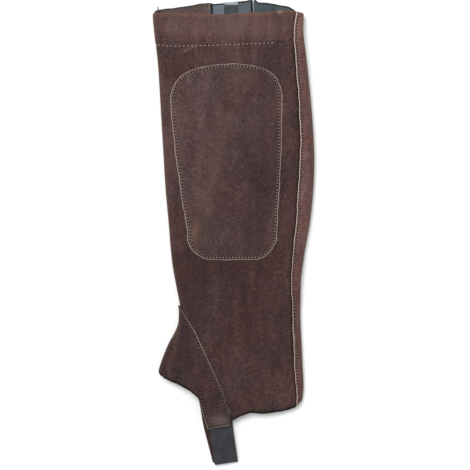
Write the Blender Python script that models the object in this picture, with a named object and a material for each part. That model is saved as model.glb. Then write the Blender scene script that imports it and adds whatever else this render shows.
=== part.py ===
"""A riding gaiter (half chap) in brown suede, laid flat on its outer side.

The leg runs along Y with the mouth at the top and the foot at the bottom, the shin is on the left and
the calf on the right. Z points up from the surface that the gaiter lies on. Every piece follows one
flattened tube: a flat lower side, a gently crowned upper side and a round fold along the shin and the
calf. Positions on it are skin distances from the shin fold, positive over the upper side and negative
over the lower side, and pieces lie at an outward offset from it. Sizes are in millimetres.
"""

import math

import bpy
import numpy as np

MM = 0.001
SUEDE = 1.8
ELASTIC = 1.4
TAPE = 0.7
STRAP = 1.5
GAP = 0.3
STEP_UP = SUEDE + GAP  # how far a lapped piece is lifted over the one below

HEM_DEPTH = 35.0  # width of the top edge turned to the inside
HEM_CREASE = 0.1  # thin line between the panel and its turned-in edge
OUTER_HEM_RISE = 2.0
LAP = 8.0  # how far a panel runs on under its neighbour
LAP_STEP = 5.0  # how far a lapped edge takes to come back down
ANKLE_RISE = (-34.0, -66.0)  # y where the outer panel starts and ends its climb onto the foot panel

PATCH_THICKNESS = 1.6
PATCH_INSET = 0.4  # of its first and last row from the arcs' ends
LABEL_WIDTH, LABEL_LENGTH, LABEL_THICKNESS = 14.0, 30.0, 0.5
LABEL_LEFT, LABEL_TOP = -9.2, 253.0

ZIP_MIDDLE = 4.8  # height of the tape's middle over the surface
CHAIN_WIDTH, CHAIN_THICKNESS = 5.6, 2.6
CHAIN_TOP, CHAIN_BOTTOM = 229.5, -188.0
TAPE_REACH = 16.0  # from the middle of the zip to a tape's sewn edge
TAPE_SHOWING = 7.0  # from the middle of the zip to the elastic's edge
SLIDER_Y = 231.0
SLIDER_WIDTH, SLIDER_LENGTH, SLIDER_PLATE = 9.0, 11.0, 0.8
SLIDER_REACH = 2.3  # from the tape's middle to a plate's outer face
POST_WIDTH, POST_LENGTH, POST_AHEAD = 2.4, 2.6, 3.0
BRIDGE_WIDTH, BRIDGE_LENGTH, BRIDGE_BAR, BRIDGE_LEG = 3.0, 5.2, 0.6, 0.8
PULL_WIDTH, PULL_LENGTH, PULL_THICKNESS = 6.4, 24.0, 1.0
PULL_WINDOW = 3.3  # from the pull's axis to the end of its window
ARM_OVERLAP = 3.0  # of the arms with the grip
PULL_AXIS_HEIGHT = 1.72

STRAP_WIDTH = 25.0
STRAP_START = (-15.2, -202.0)  # under the inner tab
STRAP_END = (-7.4, -253.2)
STRAP_LEVELS = (2.1, 6.9)  # underside of the lower run, top of the upper run
STRAP_RISE = 0.9  # how far the upper run climbs to the inner tab

# The flattened tube, from over the mouth to below the foot: where its two folds lie, its height at the
# crown, and the radius of its folds.
STATION_COLUMNS = ("y", "shin", "calf", "height", "fold")
STATIONS = np.array(
    [
        (262.0, -88.0, 75.4, 25.0, 8.6),
        (240.0, -88.4, 75.6, 24.5, 8.5),
        (223.0, -87.0, 76.4, 24.0, 8.3),
        (188.0, -82.8, 80.3, 23.0, 8.0),
        (152.0, -80.3, 84.3, 22.0, 7.8),
        (117.0, -78.4, 87.4, 21.0, 7.6),
        (82.0, -76.2, 88.8, 20.0, 7.4),
        (47.0, -74.0, 87.6, 19.2, 7.2),
        (12.0, -71.0, 84.2, 19.2, 7.0),
        (-24.0, -68.0, 78.0, 18.6, 6.6),
        (-59.0, -63.2, 73.6, 17.8, 6.2),
        (-88.0, -58.9, 71.8, 17.0, 5.6),
        (-100.0, -59.6, 72.0, 16.6, 5.3),
        (-111.0, -63.8, 72.4, 16.2, 5.2),
        (-120.0, -68.8, 72.8, 15.9, 5.1),
        (-138.0, -76.6, 73.6, 15.2, 5.0),
        (-151.0, -80.8, 74.2, 14.8, 4.9),
        (-170.0, -83.0, 74.8, 14.8, 4.8),
        (-186.0, -83.5, 73.4, 14.8, 4.6),
        (-200.0, -84.0, 72.5, 13.7, 4.2),
        (-215.0, -84.0, 72.0, 8.4, 3.8),
        (-262.0, -84.0, 72.0, 8.0, 3.8),
    ]
)

# Lines on the outer side that run up the leg.
OUTER_COLUMNS = ("y", "suede_edge", "zip", "strip_edge")
OUTER = np.array(
    [
        (262.0, -27.0, 21.8, 66.5),
        (150.0, -20.0, 24.0, 70.0),
        (82.0, -14.0, 26.0, 68.0),
        (-24.0, -4.0, 27.0, 56.0),
        (-85.0, 3.0, 27.5, 48.0),
        (-200.0, 12.0, 34.0, 54.0),
    ]
)

# Where the back strip's edge shows on the inner side.
CALF_SEAM = np.array(
    [
        (240.0, 68.3),
        (218.0, 66.4),
        (175.0, 69.2),
        (125.0, 72.5),
        (99.0, 73.3),
        (79.0, 72.9),
        (57.0, 71.4),
        (19.0, 69.4),
        (-6.0, 67.0),
        (-42.0, 63.7),
        (-92.0, 65.0),
        (-139.0, 66.6),
        (-182.0, 69.5),
    ]
)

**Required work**
Say how many lines of the data include the word "that". Respond with the number alone.

**Task answer**
3